The Detroit Publishing Company was an American photographic publishing firm best known for its large assortment of photochrom postcards.



The company was founded as the Detroit Photographic Company in 1890s by Detroit businessman and publisher William A. Livingstone, Jr. The company had the exclusive rights to the photochrom process for the American market. Photochrom is a technique developed in Switzerland which allows the color enhancement of black and white photography with the means of chromolithography. It allowed the company to mass produce photorealistic color motifs long before color photography became economically feasible.


Thank you to the lovely Beth, our hostess for Postcard Friendship Friday.


Wishing you well and a JOY filled weekend.





Friday, November 5, 2010

Postcard Friendship Friday


It's time for Thanksgiving postcards and once again,
I'd like to share one from the New York Public Library Digital collection.
This one made me chuckle.




It is a Raphael Tuck & Sons Thanksgiving Postcard dated around 1907.

  Raphael Tuck & Sons were proudly known to be the Publishers to Her Majesties the King and Queen, with printing houses in London, Paris and New York.

They began in London, England in 1866, selling pictures and frames.  Raphael Tuck was joined by his three sons in 1871 and published their first Christmas greeting card.   

In 1893 they were granted a Royal Warrant by Queen Victoria.

Adolph Tuck, one of the sons, produced their first picture postcard in 1894 of Mt. Snowden in Wales, which was sold to tourists visiting the site.

The first series of numbered postcards was printed In 1898 which was a set of 12 lithographed vignette views of London, numbered 1 to 12 with the "Tower of London" being postcard #1.


They entered the postcard market in the United States in 1900 with an office in New York.   American artists designed many of the postcards, but the cards were printed in Europe (Germany, Saxony, England) and then returned to the states for sale. 

Unfortunately, like many other postcard printers and manufacturers of their time, the history, records, original paintings and postcards of Raphael Tuck & Sons were destroyed during the bombing blitz of London during World War II.

Raphael Tuck & Sons were prolific printers and produced Books, Postcards, Greeting Cards, Die Cut Cards, Fringed Silk Cards, Scrapbooks, Puzzles and more.

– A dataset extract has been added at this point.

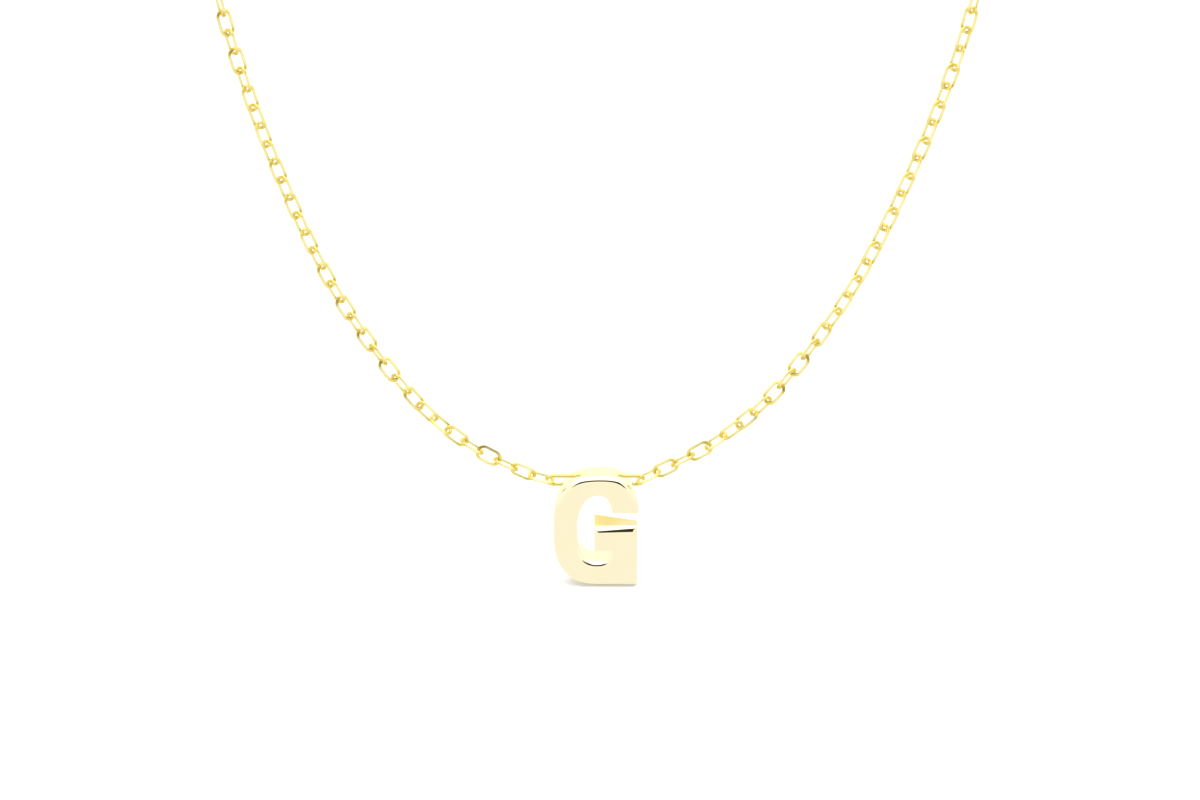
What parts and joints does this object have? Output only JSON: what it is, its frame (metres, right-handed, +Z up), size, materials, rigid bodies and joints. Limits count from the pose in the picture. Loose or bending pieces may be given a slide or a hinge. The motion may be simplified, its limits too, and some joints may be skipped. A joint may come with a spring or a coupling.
{
  "type": "initial pendant",
  "caption": "Necklace with a thick block letter G, hung by an eye on each shoulder between the two halves of a fine cable chain that closes at the nape with a ring clasp.",
  "frame": {"origin": "the nape: the middle of the clasp's ring at the back of the neck, where the loop hangs", "axes": "+Z up, the letter's face looks along -Y, +X to the right of the picture"},
  "size_m": [0.0916, 0.0969, 0.1127],
  "materials": {
    "letter_gold": "polished yellow gold",
    "chain_gold": "polished yellow gold wire with flattened sides",
    "clasp_gold": "polished yellow gold"
  },
  "bodies": {
    "chain": {"chain_left": "chain_gold", "chain_right": "chain_gold", "clasp": "clasp_gold", "end_ring": "clasp_gold"},
    "pendant": {"initial": "letter_gold"}
  },
  "joints": [
    {"name": "pendant_swing", "type": "hinge", "parent": "chain", "child": "pendant", "pos_m": [0, -0.094, -0.1005], "axis": [1, 0, 0], "range_deg": [-40, 15]}
  ]
}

Be sure to visit with the lovely Beth, our hostess for Postcard Friendship Friday, where you'll find a variety of postcards to visit. 

Happy PFF and have a wonderful, restful, fun filled weekend!



Friday, October 29, 2010

Postcard Friendship Friday

One more Halloween postcard from the New York Public Library digital collection.

Let's see what she sees in the mirror this time!





"The maiden fair had a most romantic soul,
And wished her future husband to behold.
She gazed in the mirror and one glance took-
And beheld her brother kissing the cook.

Hallow'een Greeting."

You'll see a variety of postcards there.

Wishing you well, a JOY filled weekend, and a spooky, treat filled HALLOWEEN!


Friday, October 22, 2010

Postcard Friendship Friday



Here is another Halloween postcard from the New York Public Library digital collection.

This one is about precautions to take on Halloween.




Hallowe'en Precautions

If you take ten seeds
From A pumpkin shell
And go to the woods
Where the witches dwell
Plant then in front of the door in A cross
You will be rid of them
Without remorse

Postcard Friendship Friday is hosted by the lovely Beth.
Each week you can see a variety of postcards by visiting:
beautiful, old, new, comic, serious, travel.

Happy PFF!

Friday, October 15, 2010

Postcard Friendship Friday

There are five Friday's in October.
That's a good thing, because I've really enjoyed this series of postcards from

I laughed out loud when I saw this one and I hope you do, too!



(Image from the New York Public Library)


"She was filled with romance, and deemed it good sport
To look in the mirror and see it's report.
She gazed quite awhile, then a loud voice heard;
'Come do the dishes now, and don't be absurd.'"

Hollow'een Greeting.


Postcard Friendship Friday is hosted by the lovely Beth.
When you visit you will see a variety of postcards from the old to the new,
the comic to the serious, travel to new places. Enjoy!

Wishing you well and have a wonderful weekend!


Friday, October 8, 2010

Postcard Friendship Friday

I returned to the New York Public Library for this weeks Postcard.
Everyone enjoyed looking in the mirror last week for their true love.

What if this happens??!!!!!



Notice that last week it was Hallowe'en
and this week it is Hallow'een.

Postcard Friendship Friday is hosted by the lovely Beth.
Each week you'll se a variety of postcards from the old to the new,
the comic to the serious, a true variety.



Friday, October 1, 2010

Postcard Friendship Friday

October arrives bringing cool weather and Halloween.

I visited the New York Public Library for this postcard.




A Happy Hallowe'en
He is your fate
Whose face you've seen
 in the mirrow's face
On Hallowe'en.

Postcard Friendship Friday is hosted by the lovely Beth.
On your visit you'll see a variety of  postcards: funny, serious, old and new.
Enjoy!

Wishing you well and a JOY filled weekend!